— THE TASK —
Both the line containing "# The cable" and the line containing "in imported if" belong in the answer, along with every line between them; print exactly those.

++++ DATA SEGMENT ++++

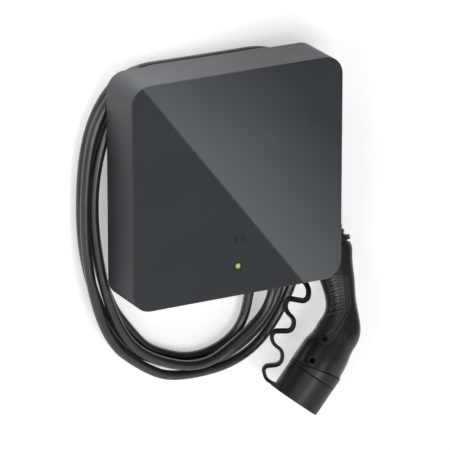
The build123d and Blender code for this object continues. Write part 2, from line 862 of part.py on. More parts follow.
# Handle halves meet on the mirror plane, each with a recess for its grip pad; screws join them from the right
pad_area = grip_area(grip_seam)
for name, low, high in (("right", 0, elbow_side), ("left", -elbow_side, 0)):
    with BuildPart() as half:
        add(handle_body(0, low, high))
        add(behind_collar(True), mode=Mode.SUBTRACT)
        add(pad_area, mode=Mode.SUBTRACT)
        add(mirror(pad_area, about=plug_plane), mode=Mode.SUBTRACT)
        extrude(plug_discs(pocket_floor, pocket_radius), amount=elbow_side, mode=Mode.SUBTRACT)
        extrude(plug_discs(pocket_floor, bore_radius), amount=-plug_screw_length, mode=Mode.SUBTRACT)
    finish(half.part, f"plug_handle_{name}")

with BuildPart() as plug_screws:
    extrude(plug_discs(pocket_floor, plug_screw_radius), amount=plug_screw_height)
    extrude(plug_discs(pocket_floor, thread_radius), amount=thread_clearance - plug_screw_length)
    with BuildSketch(plug_plane.offset(pocket_floor + plug_screw_height)):
        with Locations(*pocket_spots):
            RegularPolygon(recess_radius, 6)
    extrude(amount=-recess_depth, mode=Mode.SUBTRACT)
finish(plug_screws.part, "plug_screws")

# Grip pads: soft inserts, a little proud of the handle, with finger grooves of even depth
with BuildPart() as grooves:
    for groove in range(grip_grooves):
        rise = groove * grip_groove_pitch
        along = grip_groove_start[0] + rise * math.cos(math.radians(handle_angle))
        across = grip_groove_start[1] + rise * math.sin(math.radians(handle_angle))
        with BuildSketch(across_plug(along, across, handle_angle)):
            Rectangle(grip_groove_length, 2 * elbow_side)
        extrude(amount=grip_groove_width)
    add(handle_body(grip_proud - grip_groove, 0, elbow_side), mode=Mode.SUBTRACT)
with BuildPart() as grip_pad_right:
    add(handle_body(grip_proud, 0, elbow_side))
    add(grip_area(0), mode=Mode.INTERSECT)
    add(grooves.part, mode=Mode.SUBTRACT)
    extrude(plug_discs(grip_floor, pocket_radius), amount=elbow_side, mode=Mode.SUBTRACT)
finish(grip_pad_right.part, "grip_pad_right")
finish(mirror(grip_pad_right.part, about=plug_plane), "grip_pad_left")

# Strain relief: a tapered ribbed sleeve round the cable
with BuildPart() as plug_strain_relief:
    with BuildSketch(relief_side):
        with BuildLine():
            outline = [(0, sleeve_bore), (0, relief_base_radius)]
            first_rib = ring_start + ring_width + 1
            rib_pitch = (relief_length - first_rib) / relief_ribs
            taper = (relief_base_radius - relief_tip_radius) / relief_ribs
            for rib in range(relief_ribs):
                start = first_rib + rib * rib_pitch
                radius = relief_base_radius - rib * taper
                outline += [
                    (start, radius),
                    (start + rib_pitch * 0.1, radius - relief_groove),
                    (start + rib_pitch * 0.4, radius - relief_groove - taper * 0.4),
                    (start + rib_pitch * 0.5, radius - taper * 0.5),
                ]
            outline += [(relief_length, relief_tip_radius), (relief_length, sleeve_bore)]
            Polyline(*outline, close=True)
        make_face()
    revolve(axis=Axis(relief_side.origin, relief_side.x_dir))
finish(plug_strain_relief.part, "plug_strain_relief")

with BuildPart() as tether_ring:
    with BuildSketch(across_plug(*relief_start, relief_angle).offset(ring_start)):
        Circle(ring_radius)
        Circle(relief_base_radius + cable_gap, mode=Mode.SUBTRACT)
    extrude(amount=ring_width)
    fillet(tether_ring.edges(), 1)
finish(tether_ring.part, "tether_ring")

# Collar: the round seat that the cap's rim meets
with BuildPart() as plug_collar:
    with BuildSketch(across_plug(collar_start, 0, 0)):
        Circle(collar_radius)
    extrude(amount=elbow_side)
    add(behind_collar(True), mode=Mode.INTERSECT)
finish(plug_collar.part, "plug_collar")

# Nose: round with one flat side, with five power holes and two signal holes
power_spots = [(0, 0), (0, -15.5), (0, 15.5), (13.5, -8), (13.5, 8)]
signal_spots = [(-12.5, -7), (-12.5, 7)]
nose_length = collar_start - nose_start
hole_bottom = nose_start + contact_hole_depth


def nose_discs(along, spots, radius):
    with BuildSketch(across_plug(along, 0, 0)) as outline:
        with Locations(*spots):
            Circle(radius)
    return outline.sketch


with BuildPart() as plug_nose:
    with BuildSketch(across_plug(nose_start, 0, 0)) as nose_outline:
        Circle(nose_radius)
        with Locations((-nose_flat - nose_radius, 0)):
            Rectangle(2 * nose_radius, 2 * nose_radius, mode=Mode.SUBTRACT)
        fillet(nose_outline.vertices(), 3)
    extrude(amount=nose_length)
    for spots, radius in ((power_spots, contact_hole_radius), (signal_spots, signal_hole_radius)):
        extrude(nose_discs(nose_start, spots, radius), amount=contact_hole_depth, mode=Mode.SUBTRACT)
finish(plug_nose.part, "plug_nose")

for spots, outer, inner, name in (
    (power_spots, contact_radius, contact_bore_radius, "power_contacts"),
    (signal_spots, signal_radius, signal_bore_radius, "signal_contacts"),
):
    with BuildPart() as contacts:
        extrude(nose_discs(hole_bottom, spots, outer), amount=-contact_length)
        extrude(nose_discs(hole_bottom, spots, inner), amount=-contact_length, mode=Mode.SUBTRACT)
    finish(contacts.part, name)

# Dust cap: a cup over the nose, with a lip that grips it, a lug for the strap and a tab to pull it by
with BuildPart() as dust_cap:
    with BuildSketch(across_plug(0, 0, 0)):
        Circle(cap_radius)
    extrude(amount=collar_start - turning_gap)
    with BuildSketch(across_plug(cap_wall, 0, 0)):
        Circle(cap_radius - cap_wall)
    extrude(amount=collar_start, mode=Mode.SUBTRACT)
    with BuildSketch(across_plug(cap_lip_start, 0, 0)):
        Circle(cap_radius - cap_wall)
        Circle(nose_radius + cap_fit, mode=Mode.SUBTRACT)
    extrude(amount=cap_lip)
    with BuildSketch(across_plug(0, 0, 0)):
        with Locations((cap_radius, 0)):
            Rectangle(2 * cap_lug, tether_width + 2)
        Circle(cap_radius - cap_wall / 2, mode=Mode.SUBTRACT)
    extrude(amount=cap_lug_length)
    with BuildSketch(across_plug(cap_tab_start, 0, 0)):
        Circle(cap_radius + cap_tab)
        Circle(cap_radius - cap_wall / 2, mode=Mode.SUBTRACT)
        with Locations((0, cap_radius)):
            Rectangle(cap_tab_width, cap_radius, mode=Mode.INTERSECT)
    extrude(amount=collar_start - turning_gap - cap_tab_start)
finish(dust_cap.part, "dust_cap")

# Strap: a flat band that hangs in waves from the ring to the cap's lug, in front of the coil
lug_across = cap_radius + cap_lug
strap_route = [
    (3, lug_across, 0), (3, 47, 0), (14, 60, 2), (30, 41, 4), (46, 49, 6), (46, 66, 8),
    (59, 76, 11), (74, 54, 12), (88, 59, 13), (91, 76, 15), (105, 85, 17), (117, 59, 17),
    (132, 66, 18), (138, 81, 18), (150, 86, 13), (163, 70, 8), (177, 82, 3), (191.2, 83.4, 0),
]
strap_points = [tuple(plug_plane.from_local_coords(Vector(*spot))) for spot in strap_route]
with BuildPart() as cap_strap:
    with BuildLine():
        FilletPolyline(*strap_points, radius=cord_radii(strap_points))
    with BuildSketch(across_plug(*strap_route[0][:2], 90)):
        Rectangle(tether_thickness, tether_width)
    sweep()
finish(cap_strap.part, "cap_strap")

# The cable leaves the coil's top right and comes down to the plug
tail_inside = relief_side.from_local_coords(Vector(relief_length - relief_insert, 0, 0))
tail_route = [
    tuple(tail_inside), (178, -16, -66), (171, -16, -10), (163, -20, 50), (147, -26, 98), (124, -30, 124),
]
cord(tail_route, "charging_cable_tail")
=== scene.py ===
import math

import bmesh
import bpy
from mathutils import Matrix, Vector


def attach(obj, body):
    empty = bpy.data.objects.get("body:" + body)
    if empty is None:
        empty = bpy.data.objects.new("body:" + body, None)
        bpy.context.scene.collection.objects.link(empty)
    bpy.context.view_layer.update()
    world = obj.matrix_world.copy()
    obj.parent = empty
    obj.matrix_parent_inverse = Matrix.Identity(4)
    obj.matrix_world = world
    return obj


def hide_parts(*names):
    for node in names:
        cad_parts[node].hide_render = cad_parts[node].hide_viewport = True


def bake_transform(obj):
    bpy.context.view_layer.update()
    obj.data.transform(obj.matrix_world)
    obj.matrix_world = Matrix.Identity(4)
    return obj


# sizes and places are in metres
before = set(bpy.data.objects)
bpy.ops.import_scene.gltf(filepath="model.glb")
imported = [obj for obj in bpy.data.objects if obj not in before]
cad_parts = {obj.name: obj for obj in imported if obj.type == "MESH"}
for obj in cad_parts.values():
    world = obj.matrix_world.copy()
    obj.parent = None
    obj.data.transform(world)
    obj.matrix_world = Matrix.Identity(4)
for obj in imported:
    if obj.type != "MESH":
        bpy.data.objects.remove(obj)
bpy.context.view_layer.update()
scene = bpy.context.scene
print("frame loaded")

# camera: a long lens, left of the front and above it (angles in degrees, lens and sensor in mm)
view = {
    "azimuth": -27.8,
    "elevation": 19.7,
    "distance": 5.8,
    "lens": 365.0,
    "sensor": 36.0,
    "clip": (0.1, 50),
    "aim": Vector((-0.0103, -0.1023, -0.0581)),
}


def makeCamera():
    turn = math.radians(view["azimuth"])
    lift = math.radians(view["elevation"])
    back = Vector((math.sin(turn) * math.cos(lift), -math.cos(turn) * math.cos(lift), math.sin(lift)))
    data = bpy.data.cameras.new("camera")
    data.lens = view["lens"]
    data.sensor_width = view["sensor"]
    data.clip_start, data.clip_end = view["clip"]
    camera = bpy.data.objects.new("camera", data)
    camera.location = view["aim"] + back * view["distance"]
    camera.rotation_euler = (-back).to_track_quat("-Z", "Y").to_euler()
    scene.collection.objects.link(camera)
    scene.camera = camera


makeCamera()
print("camera placed")


def newMaterial(name):
    material = bpy.data.materials.new(name)
    material.use_nodes = True
    return material


def openMaterial(material):
    tree = material.node_tree
    return tree, tree.nodes["Principled BSDF"]


def objectPoint(tree):
    return tree.nodes.new("ShaderNodeTexCoord").outputs["Object"]


def splitPoint(tree, point):
    split = tree.nodes.new("ShaderNodeSeparateXYZ")
    tree.links.new(point, split.inputs[0])
    return split.outputs


def noise(tree, point, scale, detail):
    texture = tree.nodes.new("ShaderNodeTexNoise")
    texture.inputs["Scale"].default_value = scale
    texture.inputs["Detail"].default_value = detail
    tree.links.new(point, texture.inputs["Vector"])
    return texture.outputs["Fac"]


# moves a value from one range to another, and holds it at the ends
def spread(tree, value, low, high, toLow=0, toHigh=1):
    node = tree.nodes.new("ShaderNodeMapRange")
    node.inputs["From Min"].default_value = low
    node.inputs["From Max"].default_value = high
    node.inputs["To Min"].default_value = toLow
    node.inputs["To Max"].default_value = toHigh
    tree.links.new(value, node.inputs["Value"])
    return node.outputs["Result"]


def blendColours(tree, share, first, second):
    node = tree.nodes.new("ShaderNodeMix")
    node.data_type = "RGBA"
    tree.links.new(share, node.inputs["Factor"])
    # inputs 6 and 7 and output 2 are the ones for colours
    for socket, colour in ((node.inputs[6], first), (node.inputs[7], second)):
        if isinstance(colour, tuple):
            socket.default_value = (*colour, 1)
        else:
            tree.links.new(colour, socket)
    return node.outputs[2]


def bump(tree, height, strength, depth, before=None):
    node = tree.nodes.new("ShaderNodeBump")
    node.inputs["Strength"].default_value = strength
    node.inputs["Distance"].default_value = depth
    tree.links.new(height, node.inputs["Height"])
    if before is not None:
        tree.links.new(before, node.inputs["Normal"])
    return node.outputs["Normal"]


# arithmetic with numbers and the outputs of other nodes
def reckon(tree, operation, first, second=None):
    node = tree.nodes.new("ShaderNodeMath")
    node.operation = operation
    for socket, value in zip(node.inputs, (first, second)):
        if value is None:
            continue
        if isinstance(value, (int, float)):
            socket.default_value = value
        else:
            tree.links.new(value, socket)
    return node.outputs[0]


def allOf(tree, first, *others):
    for other in others:
        first = reckon(tree, "MULTIPLY", first, other)
    return first


def reckonVector(tree, operation, first, second):
    node = tree.nodes.new("ShaderNodeVectorMath")
    node.operation = operation
    for socket, value in zip(node.inputs, (first, second)):
        if isinstance(value, (tuple, Vector)):
            socket.default_value = value
        else:
            tree.links.new(value, socket)
    return node.outputs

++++

— RESPONSE TO THIS TASK —
# The cable leaves the coil's top right and comes down to the plug
tail_inside = relief_side.from_local_coords(Vector(relief_length - relief_insert, 0, 0))
tail_route = [
    tuple(tail_inside), (178, -16, -66), (171, -16, -10), (163, -20, 50), (147, -26, 98), (124, -30, 124),
]
cord(tail_route, "charging_cable_tail")
=== scene.py ===
import math

import bmesh
import bpy
from mathutils import Matrix, Vector


def attach(obj, body):
    empty = bpy.data.objects.get("body:" + body)
    if empty is None:
        empty = bpy.data.objects.new("body:" + body, None)
        bpy.context.scene.collection.objects.link(empty)
    bpy.context.view_layer.update()
    world = obj.matrix_world.copy()
    obj.parent = empty
    obj.matrix_parent_inverse = Matrix.Identity(4)
    obj.matrix_world = world
    return obj


def hide_parts(*names):
    for node in names:
        cad_parts[node].hide_render = cad_parts[node].hide_viewport = True


def bake_transform(obj):
    bpy.context.view_layer.update()
    obj.data.transform(obj.matrix_world)
    obj.matrix_world = Matrix.Identity(4)
    return obj


# sizes and places are in metres
before = set(bpy.data.objects)
bpy.ops.import_scene.gltf(filepath="model.glb")
imported = [obj for obj in bpy.data.objects if obj not in before]
cad_parts = {obj.name: obj for obj in imported if obj.type == "MESH"}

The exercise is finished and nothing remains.